Required work:
Copy out the line that contains "const x = row.x", the line that contains "from mathutils import Matrix, Vector", and every line between them, exactly, and nothing else.

Provided data:
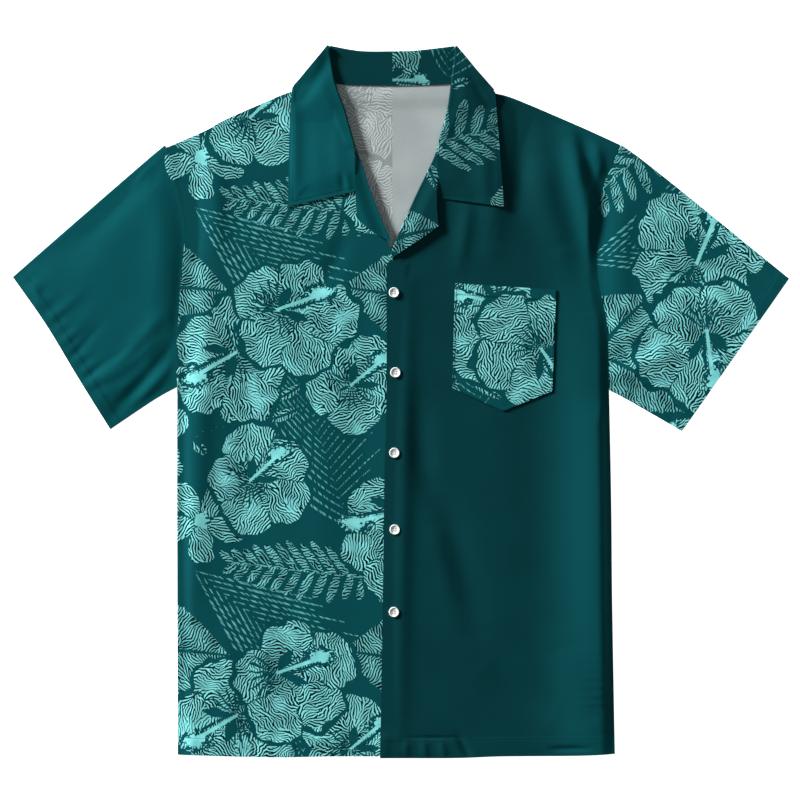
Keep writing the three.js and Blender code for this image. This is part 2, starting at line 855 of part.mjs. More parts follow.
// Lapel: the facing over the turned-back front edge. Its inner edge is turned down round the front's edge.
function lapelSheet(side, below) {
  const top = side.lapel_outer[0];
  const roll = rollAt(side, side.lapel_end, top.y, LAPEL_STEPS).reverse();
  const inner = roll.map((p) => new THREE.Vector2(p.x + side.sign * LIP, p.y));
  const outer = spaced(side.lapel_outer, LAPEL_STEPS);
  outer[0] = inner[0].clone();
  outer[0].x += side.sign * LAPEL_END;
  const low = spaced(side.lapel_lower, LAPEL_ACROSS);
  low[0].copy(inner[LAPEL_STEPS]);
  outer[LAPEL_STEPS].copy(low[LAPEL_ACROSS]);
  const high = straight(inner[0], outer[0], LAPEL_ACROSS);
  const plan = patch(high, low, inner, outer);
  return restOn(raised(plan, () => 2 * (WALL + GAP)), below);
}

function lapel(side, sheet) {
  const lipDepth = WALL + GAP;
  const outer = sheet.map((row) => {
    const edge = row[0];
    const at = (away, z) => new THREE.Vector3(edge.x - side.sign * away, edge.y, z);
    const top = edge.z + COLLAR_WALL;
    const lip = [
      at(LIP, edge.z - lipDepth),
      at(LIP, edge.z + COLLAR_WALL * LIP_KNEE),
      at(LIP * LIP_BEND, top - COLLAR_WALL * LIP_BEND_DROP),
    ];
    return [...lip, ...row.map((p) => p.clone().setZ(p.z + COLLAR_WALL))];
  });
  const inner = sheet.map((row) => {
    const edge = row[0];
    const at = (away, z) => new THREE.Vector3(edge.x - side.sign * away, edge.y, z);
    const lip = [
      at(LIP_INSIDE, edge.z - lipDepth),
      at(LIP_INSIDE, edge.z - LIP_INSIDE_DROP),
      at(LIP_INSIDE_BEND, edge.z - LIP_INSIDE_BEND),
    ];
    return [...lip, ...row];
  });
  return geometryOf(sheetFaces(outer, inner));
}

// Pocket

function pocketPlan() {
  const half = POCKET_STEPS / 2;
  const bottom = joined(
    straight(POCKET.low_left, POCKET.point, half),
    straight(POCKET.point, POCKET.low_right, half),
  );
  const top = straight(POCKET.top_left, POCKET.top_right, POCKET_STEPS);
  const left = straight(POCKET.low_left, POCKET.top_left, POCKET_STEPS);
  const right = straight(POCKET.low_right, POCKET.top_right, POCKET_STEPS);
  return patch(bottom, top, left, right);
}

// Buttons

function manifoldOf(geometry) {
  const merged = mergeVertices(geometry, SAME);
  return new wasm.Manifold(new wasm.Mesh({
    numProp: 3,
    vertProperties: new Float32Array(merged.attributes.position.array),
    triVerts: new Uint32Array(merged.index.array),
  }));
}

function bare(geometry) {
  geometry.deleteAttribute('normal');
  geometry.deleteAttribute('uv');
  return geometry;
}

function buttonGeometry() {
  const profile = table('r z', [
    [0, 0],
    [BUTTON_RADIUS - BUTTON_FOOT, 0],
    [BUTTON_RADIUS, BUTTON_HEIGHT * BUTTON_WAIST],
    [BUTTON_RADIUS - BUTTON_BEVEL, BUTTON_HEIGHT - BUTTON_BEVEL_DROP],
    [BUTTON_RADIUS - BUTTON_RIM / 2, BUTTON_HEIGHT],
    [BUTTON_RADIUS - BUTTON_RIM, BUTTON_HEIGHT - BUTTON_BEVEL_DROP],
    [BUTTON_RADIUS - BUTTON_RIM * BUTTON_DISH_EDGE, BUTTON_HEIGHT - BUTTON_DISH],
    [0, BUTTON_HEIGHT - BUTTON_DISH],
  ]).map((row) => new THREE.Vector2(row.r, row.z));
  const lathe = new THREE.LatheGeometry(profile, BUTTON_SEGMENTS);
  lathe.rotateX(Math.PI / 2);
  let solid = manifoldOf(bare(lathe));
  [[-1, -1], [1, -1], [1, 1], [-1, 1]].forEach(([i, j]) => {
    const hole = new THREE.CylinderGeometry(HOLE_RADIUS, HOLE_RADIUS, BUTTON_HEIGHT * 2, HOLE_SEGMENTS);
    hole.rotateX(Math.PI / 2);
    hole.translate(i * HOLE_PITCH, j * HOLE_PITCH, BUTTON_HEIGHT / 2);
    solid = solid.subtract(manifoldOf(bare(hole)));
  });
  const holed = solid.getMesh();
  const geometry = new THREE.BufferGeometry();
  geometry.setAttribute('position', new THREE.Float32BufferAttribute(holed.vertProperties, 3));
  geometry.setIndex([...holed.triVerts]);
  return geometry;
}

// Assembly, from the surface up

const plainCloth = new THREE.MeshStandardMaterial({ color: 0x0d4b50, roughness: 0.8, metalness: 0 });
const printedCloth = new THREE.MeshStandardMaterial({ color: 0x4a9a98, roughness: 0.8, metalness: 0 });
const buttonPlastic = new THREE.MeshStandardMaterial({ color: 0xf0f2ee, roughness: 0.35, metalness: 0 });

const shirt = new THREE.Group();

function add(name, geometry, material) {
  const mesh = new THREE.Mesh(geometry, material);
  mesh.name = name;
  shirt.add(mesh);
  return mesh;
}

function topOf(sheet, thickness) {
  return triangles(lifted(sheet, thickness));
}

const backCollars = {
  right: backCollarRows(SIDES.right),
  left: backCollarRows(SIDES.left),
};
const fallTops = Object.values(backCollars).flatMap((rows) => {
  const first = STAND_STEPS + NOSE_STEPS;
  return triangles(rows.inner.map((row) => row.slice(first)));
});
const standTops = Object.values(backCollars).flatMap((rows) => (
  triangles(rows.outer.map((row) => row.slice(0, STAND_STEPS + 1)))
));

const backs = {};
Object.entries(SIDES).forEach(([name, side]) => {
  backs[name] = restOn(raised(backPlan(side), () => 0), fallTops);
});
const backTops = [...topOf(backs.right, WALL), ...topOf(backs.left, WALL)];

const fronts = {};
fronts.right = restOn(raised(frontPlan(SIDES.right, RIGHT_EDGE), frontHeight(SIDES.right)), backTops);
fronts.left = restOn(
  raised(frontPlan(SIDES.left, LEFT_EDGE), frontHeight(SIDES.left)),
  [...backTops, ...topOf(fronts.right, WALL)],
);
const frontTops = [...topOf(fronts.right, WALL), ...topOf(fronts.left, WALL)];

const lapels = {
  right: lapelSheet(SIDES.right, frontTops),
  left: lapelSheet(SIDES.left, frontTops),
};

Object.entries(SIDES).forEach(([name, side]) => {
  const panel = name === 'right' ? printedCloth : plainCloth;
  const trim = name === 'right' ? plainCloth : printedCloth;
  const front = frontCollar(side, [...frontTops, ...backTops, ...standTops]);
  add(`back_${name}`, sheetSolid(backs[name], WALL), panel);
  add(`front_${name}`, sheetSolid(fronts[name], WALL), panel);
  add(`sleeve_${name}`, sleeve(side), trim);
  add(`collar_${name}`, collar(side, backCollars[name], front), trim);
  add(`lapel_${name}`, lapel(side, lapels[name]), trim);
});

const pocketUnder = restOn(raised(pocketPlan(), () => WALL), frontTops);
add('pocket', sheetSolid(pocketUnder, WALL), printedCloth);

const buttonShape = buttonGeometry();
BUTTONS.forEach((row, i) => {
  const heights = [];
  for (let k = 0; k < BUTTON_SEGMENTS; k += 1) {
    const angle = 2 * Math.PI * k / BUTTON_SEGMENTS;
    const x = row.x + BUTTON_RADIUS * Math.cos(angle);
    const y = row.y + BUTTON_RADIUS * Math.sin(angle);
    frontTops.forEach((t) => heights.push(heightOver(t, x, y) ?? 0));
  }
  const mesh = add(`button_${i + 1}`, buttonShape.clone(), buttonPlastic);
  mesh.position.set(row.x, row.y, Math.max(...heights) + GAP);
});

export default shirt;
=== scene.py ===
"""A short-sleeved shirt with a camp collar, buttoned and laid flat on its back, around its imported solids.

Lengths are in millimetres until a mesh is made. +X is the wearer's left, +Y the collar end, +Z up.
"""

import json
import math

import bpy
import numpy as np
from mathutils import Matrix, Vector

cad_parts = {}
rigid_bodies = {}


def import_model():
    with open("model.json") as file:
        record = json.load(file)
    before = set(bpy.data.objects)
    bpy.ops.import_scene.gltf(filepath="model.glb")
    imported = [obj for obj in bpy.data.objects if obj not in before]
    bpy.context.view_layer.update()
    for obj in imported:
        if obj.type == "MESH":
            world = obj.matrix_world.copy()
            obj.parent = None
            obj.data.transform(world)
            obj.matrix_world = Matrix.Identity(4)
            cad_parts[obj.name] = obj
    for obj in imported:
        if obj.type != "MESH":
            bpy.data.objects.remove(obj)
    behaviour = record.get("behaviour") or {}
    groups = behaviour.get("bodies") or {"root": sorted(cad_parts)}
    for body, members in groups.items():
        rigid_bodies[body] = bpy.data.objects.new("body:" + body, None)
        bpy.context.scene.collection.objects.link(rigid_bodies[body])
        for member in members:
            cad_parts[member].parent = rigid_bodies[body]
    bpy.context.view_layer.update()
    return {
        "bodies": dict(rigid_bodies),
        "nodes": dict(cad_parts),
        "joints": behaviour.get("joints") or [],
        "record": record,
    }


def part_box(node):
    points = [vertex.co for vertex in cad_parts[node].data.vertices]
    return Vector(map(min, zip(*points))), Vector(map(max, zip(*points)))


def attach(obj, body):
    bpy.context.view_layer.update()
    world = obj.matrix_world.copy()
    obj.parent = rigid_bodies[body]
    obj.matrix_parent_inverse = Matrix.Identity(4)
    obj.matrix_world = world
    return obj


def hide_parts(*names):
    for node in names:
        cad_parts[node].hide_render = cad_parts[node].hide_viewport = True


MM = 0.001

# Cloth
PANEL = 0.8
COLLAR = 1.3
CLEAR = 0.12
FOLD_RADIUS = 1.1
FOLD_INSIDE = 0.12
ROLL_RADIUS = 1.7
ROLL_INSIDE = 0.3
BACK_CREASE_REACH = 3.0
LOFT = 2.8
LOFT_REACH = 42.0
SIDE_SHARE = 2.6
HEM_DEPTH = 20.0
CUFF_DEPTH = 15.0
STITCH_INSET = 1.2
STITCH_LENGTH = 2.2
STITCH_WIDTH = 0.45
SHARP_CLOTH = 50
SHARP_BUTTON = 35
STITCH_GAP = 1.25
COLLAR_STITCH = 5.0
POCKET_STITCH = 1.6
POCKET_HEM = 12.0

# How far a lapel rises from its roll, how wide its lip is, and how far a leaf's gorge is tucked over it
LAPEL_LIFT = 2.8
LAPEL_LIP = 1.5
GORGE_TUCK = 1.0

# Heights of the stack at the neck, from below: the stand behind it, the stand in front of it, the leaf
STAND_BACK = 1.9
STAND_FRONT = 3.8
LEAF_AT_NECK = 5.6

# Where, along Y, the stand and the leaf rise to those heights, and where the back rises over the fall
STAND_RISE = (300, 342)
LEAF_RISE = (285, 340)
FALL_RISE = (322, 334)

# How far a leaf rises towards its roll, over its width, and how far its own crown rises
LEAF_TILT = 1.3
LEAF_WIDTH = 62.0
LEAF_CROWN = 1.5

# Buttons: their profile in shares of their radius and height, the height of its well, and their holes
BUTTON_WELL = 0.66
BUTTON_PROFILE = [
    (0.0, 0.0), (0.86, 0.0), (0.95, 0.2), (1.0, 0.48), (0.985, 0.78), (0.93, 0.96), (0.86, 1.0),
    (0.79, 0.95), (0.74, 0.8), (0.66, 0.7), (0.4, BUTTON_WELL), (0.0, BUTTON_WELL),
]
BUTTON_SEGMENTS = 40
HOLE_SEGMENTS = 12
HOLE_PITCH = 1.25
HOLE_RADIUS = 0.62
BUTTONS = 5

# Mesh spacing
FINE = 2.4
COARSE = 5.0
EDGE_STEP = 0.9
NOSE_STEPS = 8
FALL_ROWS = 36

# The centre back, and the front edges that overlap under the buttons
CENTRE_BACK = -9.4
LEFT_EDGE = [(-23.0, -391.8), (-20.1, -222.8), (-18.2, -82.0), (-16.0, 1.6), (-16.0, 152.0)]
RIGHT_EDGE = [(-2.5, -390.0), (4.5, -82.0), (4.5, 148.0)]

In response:
    const x = row.x + BUTTON_RADIUS * Math.cos(angle);
    const y = row.y + BUTTON_RADIUS * Math.sin(angle);
    frontTops.forEach((t) => heights.push(heightOver(t, x, y) ?? 0));
  }
  const mesh = add(`button_${i + 1}`, buttonShape.clone(), buttonPlastic);
  mesh.position.set(row.x, row.y, Math.max(...heights) + GAP);
});

export default shirt;
=== scene.py ===
"""A short-sleeved shirt with a camp collar, buttoned and laid flat on its back, around its imported solids.

Lengths are in millimetres until a mesh is made. +X is the wearer's left, +Y the collar end, +Z up.
"""

import json
import math

import bpy
import numpy as np
from mathutils import Matrix, Vector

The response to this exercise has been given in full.